Third, a youth/Elder dyad was apparent in IGS initiatives involving Indigenous, Aboriginal, and/or First Nations communities (Fletcher and Mullett 2016; Momper, Dennis, and Mueller-Williams 2017). Fletcher and Mullett (2016) report on an IGS initiative in Canada facilitated to promote youth and Elder mentorship, with an aim, in part, to increase the self-esteem of youth and community connection through the creation and sharing of digital stories. In this case, youth participants ranged from 13–25 years old, while Elders were those defined as knowledge keepers within the community (not necessarily on account of age [Stiegelbauer 1996]). Momper, Dennis, and Mueller-Williams (2017) utilized focus groups in the form of talking circles as a health promotion practice against the use and abuse of alcohol; in this case, the authors used definitions provided by Indian Health Services and other tribal services (age 55 and over) to establish an Elder cohort.
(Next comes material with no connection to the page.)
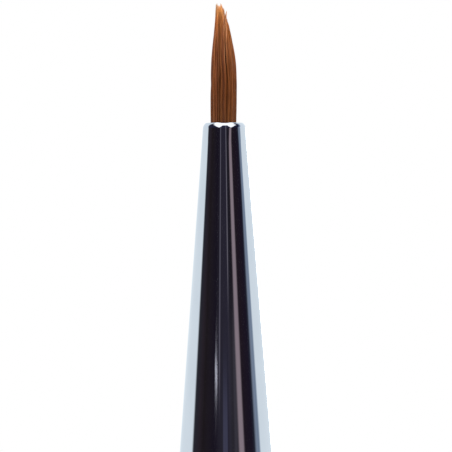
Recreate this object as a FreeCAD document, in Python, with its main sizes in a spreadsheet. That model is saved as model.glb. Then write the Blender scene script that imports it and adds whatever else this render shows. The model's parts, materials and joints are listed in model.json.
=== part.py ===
"""Fine detail brush: a short lacquered handle, a seamless conical ferrule and a pointed hair tuft.

The brush stands upright, +Z up, with the tuft at the top. The origin is the middle of the
handle's cylindrical grip, which is where a hand or a holder takes it. Millimetres throughout.
"""

import FreeCAD, Part
import Sketcher

import os

# ---------------------------------------------------------------- driving dimensions

SIZES = (
    ("handle_length", 125.0, "handle outside the ferrule, from its tail to the ferrule's rear end"),
    ("tail_radius", 1.2, "lacquered handle just above its rounded tail"),
    ("neck_radius", 1.7, "lacquered handle at the upper edge of the tail dip"),
    ("grip_radius", 3.2, "lacquered handle along its cylindrical grip, the thickest place"),
    ("shoulder_radius", 2.5, "lacquered handle where it meets the ferrule"),
    ("dip_length", 18.0, "tail dip, up from the tail"),
    ("grip_height", 98.0, "middle of the grip, above the tail"),
    ("grip_length", 10.0, "cylindrical part of the grip"),
    ("lacquer_coat", 0.08, "thickness of the lacquer on the wood"),
    ("dip_coat", 0.06, "thickness of the tail dip on the lacquer"),
    ("tenon_length", 10.5, "wood inside the ferrule"),
    ("glue_gap", 0.08, "between the tenon and the ferrule's bore"),
    ("glue_start", 5.2, "lower end of the glue film, above the ferrule's rear end"),
    ("ferrule_length", 21.0, "ferrule from its rear end to the top of its lip"),
    ("ferrule_wall", 0.355, "thickness of the ferrule's wall"),
    ("lip_round", 0.24, "outer rounding of the ferrule's lip; the inner rounding takes the rest of the wall"),
    ("mouth_radius", 0.961, "outside of the ferrule at its mouth, just below the lip"),
    ("rear_radius", 2.559, "outside of the ferrule at its rear end"),
    ("crimp_round", 0.32, "radius of the wheel edge that rolls a crimp"),
    ("crimp_depth", 0.15, "how far a crimp is pressed into the ferrule"),
    ("crimp_height", 2.7, "first crimp above the ferrule's rear end"),
    ("crimp_spacing", 1.3, "from one crimp to the next"),
    ("crimp_clearance", 0.03, "between a crimp's bead and its seat in the tenon"),
    ("root_depth", 8.0, "hair roots below the mouth"),
    ("root_radius", 0.68, "bound root of the hair bundle"),
    ("bound_length", 2.4, "straight bound part of the root, up from its lower end"),
    ("thread_radius", 0.075, "half the thickness of the binding thread"),
    ("thread_height", 0.95, "lowest turn above the lower end of the roots"),
    ("thread_turns", 5.0, "turns of binding thread"),
    ("thread_pitch", 0.18, "rise of each turn"),
    ("thread_clearance", 0.012, "between the thread and what is beside it"),
    ("cement_cap", 0.9, "cement below the hair roots"),
    ("cement_top", 0.5, "cement above the highest turn of thread"),
    ("tuft_radius", 0.585, "tuft where it leaves the ferrule"),
    ("tuft_length", 5.5, "tuft from the mouth to its point"),
    ("belly_height", 1.26, "above the mouth, where the tuft begins to narrow"),
    ("point_radius", 0.05, "the blunt end of the point"),
    ("point_lean", 0.25, "how far the point leans to the left"),
    ("parting", 0.08, "the parting between left and right locks, right of the axis"),
    ("lower_bend", 1.05, "height of the lower bend above the mouth"),
    ("upper_bend", 2.95, "height of the upper bend above the mouth"),
    ("lower_dome", 0.75, "radius of the rounded end below the lower bend"),
    ("upper_dome", 0.68, "radius of the rounded end below the upper bend"),
    ("bend_gap", 0.05, "play between a rounded end and the hollow above it"),
)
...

Finally, gender-based dyads structured some IGS initiatives (Bartlett 2005; Pasupathi, Henry, and Carstensen 2002). In one notable example, Bartlett (2005) followed up with a group of younger women (aged 13–15 years old) and older women (aged 62–80 years old) who had participated in a weekend-long storytelling initiative some years earlier; not unlike the youth/Elder dyad, younger female participants were selected for having limited female role models and life challenges, while older women participants were selected to participate based on their experience of key topics (such as dating). While Bartlett (2005) notes the future research potential of IGS among boys and men (9), our search criteria did not return any such initiatives; we shall return to the critical issues raised by the third and fourth dyads presently.
IGS study design and conceptualization
Our analysis identified key opportunities for IGS to better define its purpose, scope, and study design practices. Storytelling itself is a longstanding pillar of arts- and humanities-focused disciplines, yet IGS research occasionally conflates this practice with divergent disciplinary activities such as health communication and/or promotion. The dissemination of health-related information is, of course, a worthy and valuable goal. However, we maintain that keeping the epidemiological goals of health communication distinct from the arts- and humanities-focused disciplinary epistemology of storytelling remains an essential aspect of advocating for the arts and humanities’ value in aging research (which encourages the holistic sharing and generation of knowledge, alongside qualitative and mixed-method approaches and innovations). Positing IGS as the catalyst or outcome for health communication goals, skill-building, or other concrete objectives may well serve the interests of multiple disciplines. However, the humanities-based purpose, methods, and disciplinary impetus of IGS should, in most cases, be clearly conceptualized as a foundational element of study design.
That said, our findings also revealed reasons why researchers might feasibly cite IGS as a retrospective outcome as opposed to an a priori research approach. Based on our findings, we identified a phenomenon we call emergent intergenerational encounters to describe the accidental, non-purposive, or otherwise retrospectively gleaned IGS initiatives that occasioned the findings of some included studies. Emergent intergenerational encounters may take the form of grassroots, event-catalyzed, or otherwise chanced-upon IGS initiatives. We propose this concept to help researchers articulate and, in future work, better map the middle ground that exists between more conventional, hypothesis-driven approaches to IGS as a research method and comparably iterative retrospective assessments of IGS as an opportunistic outcome of intergenerational interaction.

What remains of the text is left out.